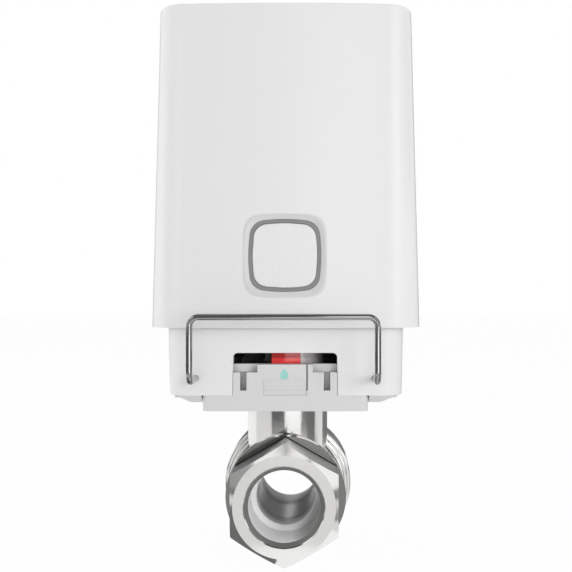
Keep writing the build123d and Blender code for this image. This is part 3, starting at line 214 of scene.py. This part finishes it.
def grain(material, shader, scale, depth, stretch):
    """Fine procedural relief, stretched along an axis for brushed or turned metal."""
    tree = material.node_tree
    place = tree.nodes.new("ShaderNodeTexCoord")
    mapping = tree.nodes.new("ShaderNodeMapping")
    noise = tree.nodes.new("ShaderNodeTexNoise")
    bump = tree.nodes.new("ShaderNodeBump")
    mapping.inputs["Scale"].default_value = stretch
    noise.inputs["Scale"].default_value = scale
    noise.inputs["Detail"].default_value = grain_detail
    bump.inputs["Distance"].default_value = depth
    tree.links.new(place.outputs["Object"], mapping.inputs["Vector"])
    tree.links.new(mapping.outputs["Vector"], noise.inputs["Vector"])
    tree.links.new(noise.outputs["Fac"], bump.inputs["Height"])
    tree.links.new(bump.outputs["Normal"], shader.inputs["Normal"])
    return noise


def vary_roughness(material, shader, noise, roughness, stray):
    """Roughness that follows the same noise as the relief, by a share of itself either way."""
    spread = material.node_tree.nodes.new("ShaderNodeMapRange")
    spread.inputs["To Min"].default_value = roughness * (1.0 - stray)
    spread.inputs["To Max"].default_value = roughness * (1.0 + stray)
    material.node_tree.links.new(noise.outputs["Fac"], spread.inputs["Value"])
    material.node_tree.links.new(spread.outputs["Result"], shader.inputs["Roughness"])


def plastic(name, colour, roughness, coat=0.0):
    """Moulded plastic with a fine satin grain."""
    material, shader = new_material(name)
    shader.inputs["Base Color"].default_value = opaque(colour)
    shader.inputs["Coat Weight"].default_value = coat
    noise = grain(material, shader, plastic_grain, plastic_depth, stretch_none)
    vary_roughness(material, shader, noise, roughness, plastic_stray)
    return material


def metal(name, colour, roughness, stretch=stretch_none):
    """Bare or plated metal, with tool marks where it is stretched."""
    material, shader = new_material(name)
    shader.inputs["Base Color"].default_value = opaque(colour)
    shader.inputs["Metallic"].default_value = 1.0
    noise = grain(material, shader, metal_grain, metal_depth, stretch)
    vary_roughness(material, shader, noise, roughness, metal_stray)
    return material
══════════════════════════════
Print all of the data exactly as it was given.

ANSWER TO THE PROBLEM:
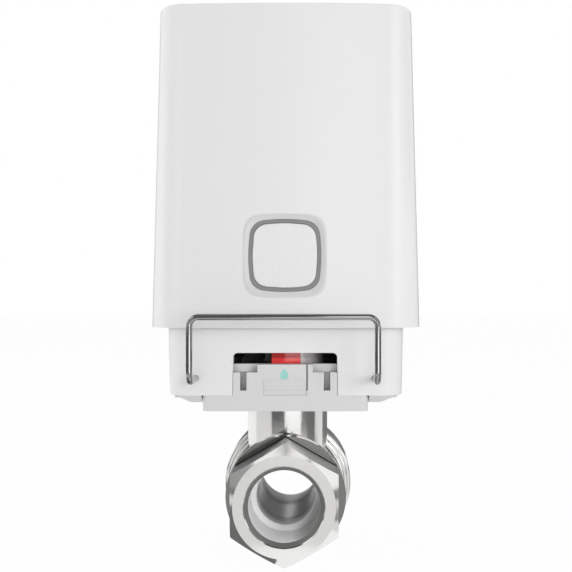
Keep writing the build123d and Blender code for this image. This is part 3, starting at line 214 of scene.py. This part finishes it.
def grain(material, shader, scale, depth, stretch):
    """Fine procedural relief, stretched along an axis for brushed or turned metal."""
    tree = material.node_tree
    place = tree.nodes.new("ShaderNodeTexCoord")
    mapping = tree.nodes.new("ShaderNodeMapping")
    noise = tree.nodes.new("ShaderNodeTexNoise")
    bump = tree.nodes.new("ShaderNodeBump")
    mapping.inputs["Scale"].default_value = stretch
    noise.inputs["Scale"].default_value = scale
    noise.inputs["Detail"].default_value = grain_detail
    bump.inputs["Distance"].default_value = depth
    tree.links.new(place.outputs["Object"], mapping.inputs["Vector"])
    tree.links.new(mapping.outputs["Vector"], noise.inputs["Vector"])
    tree.links.new(noise.outputs["Fac"], bump.inputs["Height"])
    tree.links.new(bump.outputs["Normal"], shader.inputs["Normal"])
    return noise


def vary_roughness(material, shader, noise, roughness, stray):
    """Roughness that follows the same noise as the relief, by a share of itself either way."""
    spread = material.node_tree.nodes.new("ShaderNodeMapRange")
    spread.inputs["To Min"].default_value = roughness * (1.0 - stray)
    spread.inputs["To Max"].default_value = roughness * (1.0 + stray)
    material.node_tree.links.new(noise.outputs["Fac"], spread.inputs["Value"])
    material.node_tree.links.new(spread.outputs["Result"], shader.inputs["Roughness"])


def plastic(name, colour, roughness, coat=0.0):
    """Moulded plastic with a fine satin grain."""
    material, shader = new_material(name)
    shader.inputs["Base Color"].default_value = opaque(colour)
    shader.inputs["Coat Weight"].default_value = coat
    noise = grain(material, shader, plastic_grain, plastic_depth, stretch_none)
    vary_roughness(material, shader, noise, roughness, plastic_stray)
    return material


def metal(name, colour, roughness, stretch=stretch_none):
    """Bare or plated metal, with tool marks where it is stretched."""
    material, shader = new_material(name)
    shader.inputs["Base Color"].default_value = opaque(colour)
    shader.inputs["Metallic"].default_value = 1.0
    noise = grain(material, shader, metal_grain, metal_depth, stretch)
    vary_roughness(material, shader, noise, roughness, metal_stray)
    return material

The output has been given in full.